I won’t mince words: I hate the keyring on every single Victorinox model. Only a couple in my whole collection are even keychain sized to begin with. There is no reason I can see to have this obnoxious thing rubbing in my pocket, which is where this thing is supposed to live.
At least they could follow Leatherman’s lead and make the keyring fold out so that you the customer can decide. I’m sure there are plenty of people who use it and find it useful. Heck, I will probably end up using it to attach one of the larger models like my Explorer to my disaster bag, but for the most part, the keyring is an eyesore that just gets in the way.
The Executive hasn’t left my pocket since the day I got it. I love the Tinker, but it’s just a little too heavy for EDC. But something funny happened. I used to carry either a pocket knife or small multi-tool, but when I bought the Executive, I found that I couldn’t part with either. So now I generally carry the Executive alongside a larger pocket knife.

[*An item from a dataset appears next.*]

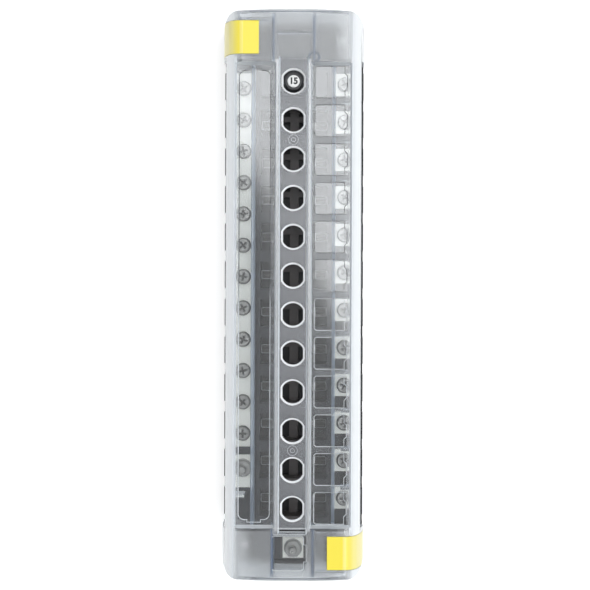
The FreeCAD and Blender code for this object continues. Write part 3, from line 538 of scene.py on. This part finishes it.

After a couple months of carrying it, the new scratches have blended into the old scratches and it probably looks the same as if I would have returned it in the first place because of the scratches. But if I were a genuine executive who only wears as suit and doesn’t abuse his possessions like I do, then I probably would have returned it. But in day to day use, most of the time I don’t even notice all the little battle scars, and my Executive routinely gets compliments.
|Shown With Ray-Ban Wayfarers and Tag Heuer Link Watch
As often happens collecting as many things as I collect, the gems like this one usually come unexpected. Collectors collect, and this model was purchased mainly to fill out my new collection and be used situationally for when I dress up and other times where a larger knife or multi-tool isn’t needed or appropriate. I don’t carry a large knife to a job interview or dinner with the missus. But what happened is that it just worked its way into my pocket, and I’m seldom without it … ever. That doesn’t mean I’ve stopped collecting. It just means that the Executive is the current reigning EDC champ.